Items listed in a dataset
^^^^

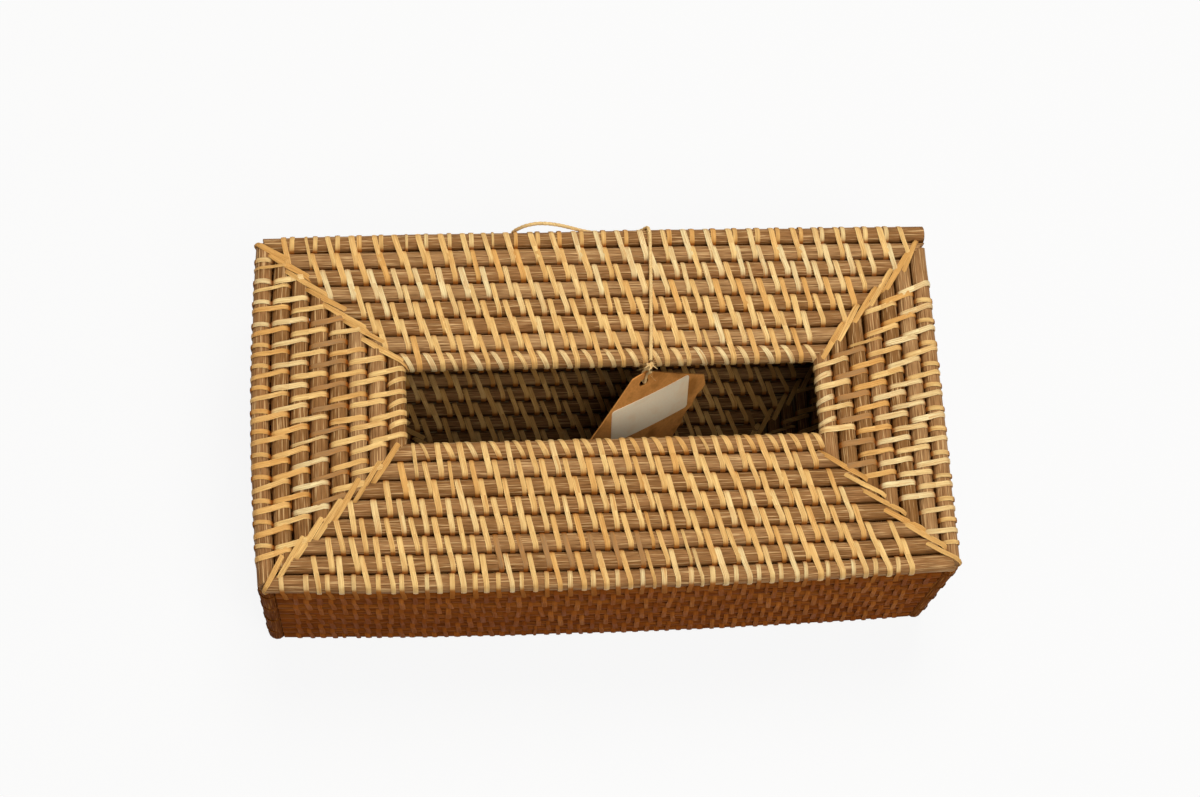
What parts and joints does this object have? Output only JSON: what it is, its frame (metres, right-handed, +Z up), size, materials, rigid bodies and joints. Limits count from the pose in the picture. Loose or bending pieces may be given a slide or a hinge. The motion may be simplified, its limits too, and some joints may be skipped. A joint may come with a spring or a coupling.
{
  "type": "tissue box cover",
  "caption": "Rectangular rattan tissue box cover with a long slot, laced from brown core canes over a separate woven base panel, with a bare card tag tied at the slot.",
  "frame": {"origin": "centre of the cover's footprint on the surface that it rests on", "axes": "+X along the long side, +Z up, the pictured front towards -Y"},
  "size_m": [0.28, 0.1536, 0.0813],
  "materials": {
    "cane": "satin, antique brown stain",
    "wall_cane": "satin, darker brown stain",
    "peel": "satin, golden rattan peel",
    "wall_peel": "satin, rattan peel, stained darker",
    "card": "matte kraft card",
    "sticker": "matte blank paper",
    "string": "matte natural twine"
  },
  "bodies": {
    "base": {"base_front_canes": "cane", "base_rear_canes": "cane", "base_left_canes": "cane", "base_right_canes": "cane", "base_front_lacing": "peel", "base_rear_lacing": "peel", "base_left_lacing": "peel", "base_right_lacing": "peel", "base_mitre_strips": "peel"},
    "cover": {"top_front_canes": "cane", "top_rear_canes": "cane", "top_left_canes": "cane", "top_right_canes": "cane", "front_wall_canes": "wall_cane", "rear_wall_canes": "wall_cane", "left_wall_canes": "wall_cane", "right_wall_canes": "wall_cane", "post_front_left": "cane", "post_front_right": "cane", "post_rear_left": "cane", "post_rear_right": "cane", "top_front_lacing": "peel", "top_rear_lacing": "peel", "top_left_lacing": "peel", "top_right_lacing": "peel", "front_wall_lacing": "wall_peel", "rear_wall_lacing": "wall_peel", "left_wall_lacing": "wall_peel", "right_wall_lacing": "wall_peel", "slot_rim_wraps": "peel", "foot_wraps": "wall_peel", "post_wraps_front": "wall_peel", "post_wraps_rear": "wall_peel", "top_mitre_strips": "peel", "string_knot": "string", "tag_string": "string"},
    "tag": {"tag_card": "card", "tag_sticker": "sticker", "tag_tie": "string"}
  },
  "joints": [
    {"name": "cover_lift", "type": "slide", "parent": "base", "child": "cover", "axis": [0, 0, 1], "range_m": [0, 0.1]},
    {"name": "tag_swing", "type": "hinge", "parent": "cover", "child": "tag", "pos_m": [0.0196, 0.0145, 0.0766], "axis": [-1, 0, 0], "range_deg": [0, 20]}
  ]
}
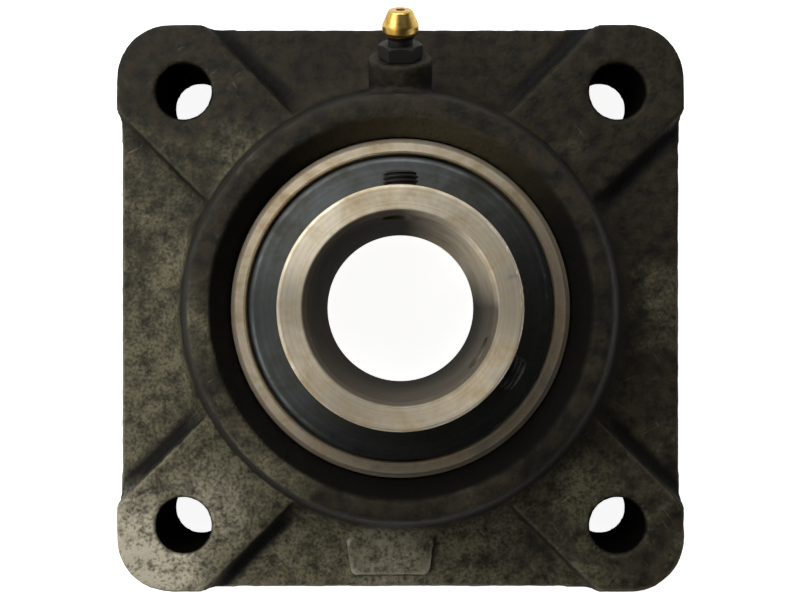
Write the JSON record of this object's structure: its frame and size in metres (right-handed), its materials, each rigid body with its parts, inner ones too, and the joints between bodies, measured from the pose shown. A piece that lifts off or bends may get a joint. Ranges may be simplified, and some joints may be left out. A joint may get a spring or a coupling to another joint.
{
  "type": "flange bearing unit",
  "caption": "Square flange bearing unit: a self-aligning ball bearing insert with a wide inner ring in a cast housing, held by a bolt at each corner.",
  "frame": {"origin": "centre of the back mounting face, on the shaft's axis", "axes": "+Z along the shaft bore towards the front of the unit, +Y towards the grease nipple"},
  "size_m": [0.109, 0.109, 0.0402],
  "materials": {
    "housing_iron": "black paint on a sand casting",
    "nipple_brass": "turned brass",
    "ball_steel": "polished bearing steel",
    "spring_steel": "drawn wire",
    "ring_steel": "ground bearing steel with a film of preservative oil",
    "screw_steel": "black oxide",
    "flinger_steel": "dark slate coating on pressed sheet",
    "plate_steel": "pressed sheet",
    "lip_rubber": "moulded nitrile rubber",
    "cage_steel": "pressed sheet"
  },
  "bodies": {
    "cast_housing": {"housing": "housing_iron", "grease_nipple": "nipple_brass", "nipple_spring": "spring_steel"},
    "outer_race": {"outer_ring": "ring_steel", "seal_front_plate": "plate_steel", "seal_front_lip": "lip_rubber", "seal_rear_plate": "plate_steel", "seal_rear_lip": "lip_rubber"},
    "inner_race": {"inner_ring": "ring_steel", "set_screws": "screw_steel", "flinger_front": "flinger_steel", "flinger_rear": "flinger_steel"},
    "ball_cage": {"cage_front": "cage_steel", "cage_rear": "cage_steel", "cage_rivets": "cage_steel"},
    "check_valve": {"nipple_ball": "ball_steel"},
    "rolling_ball_1": {"ball_1": "ball_steel"},
    "rolling_ball_2": {"ball_2": "ball_steel"},
    "rolling_ball_3": {"ball_3": "ball_steel"},
    "rolling_ball_4": {"ball_4": "ball_steel"},
    "rolling_ball_5": {"ball_5": "ball_steel"},
    "rolling_ball_6": {"ball_6": "ball_steel"},
    "rolling_ball_7": {"ball_7": "ball_steel"},
    "rolling_ball_8": {"ball_8": "ball_steel"},
    "rolling_ball_9": {"ball_9": "ball_steel"}
  },
  "joints": [
    {"name": "insert_swivel", "type": "hinge", "parent": "cast_housing", "child": "outer_race", "pos_m": [0, 0, 0.018], "axis": [1, 0, 0], "range_deg": [-2, 2]},
    {"name": "shaft_spin", "type": "hinge", "parent": "outer_race", "child": "inner_race", "pos_m": [0, 0, 0.018], "axis": [0, 0, 1], "continuous": true},
    {"name": "cage_spin", "type": "hinge", "parent": "outer_race", "child": "ball_cage", "pos_m": [0, 0, 0.018], "axis": [0, 0, 1], "continuous": true},
    {"name": "ball_1_spin", "type": "hinge", "parent": "ball_cage", "child": "rolling_ball_1", "pos_m": [0, 0.023, 0.018], "axis": [0, 0, 1], "continuous": true},
    {"name": "ball_2_spin", "type": "hinge", "parent": "ball_cage", "child": "rolling_ball_2", "pos_m": [-0.01478, 0.01762, 0.018], "axis": [0, 0, 1], "continuous": true},
    {"name": "ball_3_spin", "type": "hinge", "parent": "ball_cage", "child": "rolling_ball_3", "pos_m": [-0.02265, 0.00399, 0.018], "axis": [0, 0, 1], "continuous": true},
    {"name": "ball_4_spin", "type": "hinge", "parent": "ball_cage", "child": "rolling_ball_4", "pos_m": [-0.01992, -0.0115, 0.018], "axis": [0, 0, 1], "continuous": true},
    {"name": "ball_5_spin", "type": "hinge", "parent": "ball_cage", "child": "rolling_ball_5", "pos_m": [-0.00787, -0.02161, 0.018], "axis": [0, 0, 1], "continuous": true},
    {"name": "ball_6_spin", "type": "hinge", "parent": "ball_cage", "child": "rolling_ball_6", "pos_m": [0.00787, -0.02161, 0.018], "axis": [0, 0, 1], "continuous": true},
    {"name": "ball_7_spin", "type": "hinge", "parent": "ball_cage", "child": "rolling_ball_7", "pos_m": [0.01992, -0.0115, 0.018], "axis": [0, 0, 1], "continuous": true},
    {"name": "ball_8_spin", "type": "hinge", "parent": "ball_cage", "child": "rolling_ball_8", "pos_m": [0.02265, 0.00399, 0.018], "axis": [0, 0, 1], "continuous": true},
    {"name": "ball_9_spin", "type": "hinge", "parent": "ball_cage", "child": "rolling_ball_9", "pos_m": [0.01478, 0.01762, 0.018], "axis": [0, 0, 1], "continuous": true},
    {"name": "check_ball_slide", "type": "slide", "parent": "cast_housing", "child": "check_valve", "axis": [0, -0.8192, -0.5736], "range_m": [0, 0.0008], "stiffness_N_per_m": 900, "springref_m": -0.0005, "deforming": ["nipple_spring"]}
  ],
  "couplings": [
    {"joint": "cage_spin", "follows": "shaft_spin", "ratio": 0.39647},
    {"joint": "ball_1_spin", "follows": "shaft_spin", "ratio": -2.3112},
    {"joint": "ball_2_spin", "follows": "shaft_spin", "ratio": -2.3112},
    {"joint": "ball_3_spin", "follows": "shaft_spin", "ratio": -2.3112},
    {"joint": "ball_4_spin", "follows": "shaft_spin", "ratio": -2.3112},
    {"joint": "ball_5_spin", "follows": "shaft_spin", "ratio": -2.3112},
    {"joint": "ball_6_spin", "follows": "shaft_spin", "ratio": -2.3112},
    {"joint": "ball_7_spin", "follows": "shaft_spin", "ratio": -2.3112},
    {"joint": "ball_8_spin", "follows": "shaft_spin", "ratio": -2.3112},
    {"joint": "ball_9_spin", "follows": "shaft_spin", "ratio": -2.3112}
  ]
}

^^^^

§ **The problem**:
The answer is the number of lines in the preceding material that hold "each"; write that number and nothing else.

§ **Response to the task**:
2